Yesterday I received a copy of the Beaufort County Library’s January Newsletter, and there, featured prominently, was this announcement:
 
 
 
Author Talk: “The Road to Frogmore”
St. Helena Branch
 
Professor Carolyn Schriber will speak on her recent novel, “The Road to Frogmore:
Turning Slaves into Citizens,” which tells the story of Laura Towne and the founding of Penn School.

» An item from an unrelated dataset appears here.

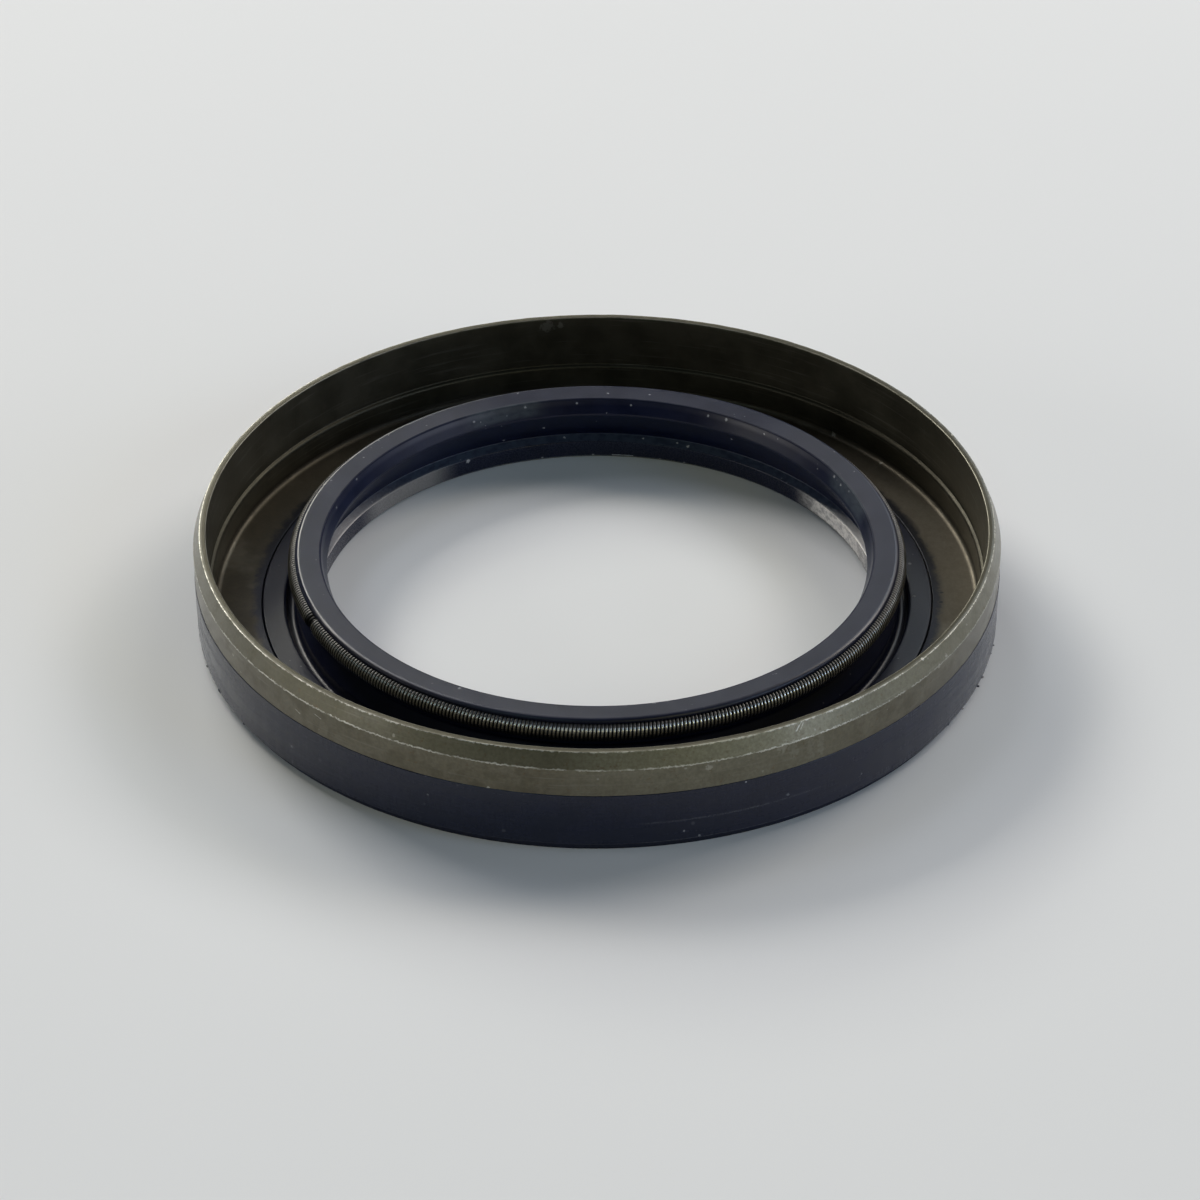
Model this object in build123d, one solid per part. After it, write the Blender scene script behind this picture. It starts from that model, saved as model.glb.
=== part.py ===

Books will be available for purchase after the talk.
 
Tuesday, March 19 at 12:30 pm
 
 
Look at the advantages here.  The announcement lets people know that they will be able to buy the book, but it doesn’t shout “Buy Me!” The emphasis is on the talk – what people can gain by coming, not what it’s going to cost them. Further it targets a large and an ideal audience – everyone in Beaufort County who has a library card.  They are the readers in the area, and it’s a book about their own area. Notice that it’s an early announcement.  There will be two more newsletters coming out before my talk – one on February and another in March.  Repetition helps. And finally,  it comes from a third party, not from me.  That’s word-of-mouth in action.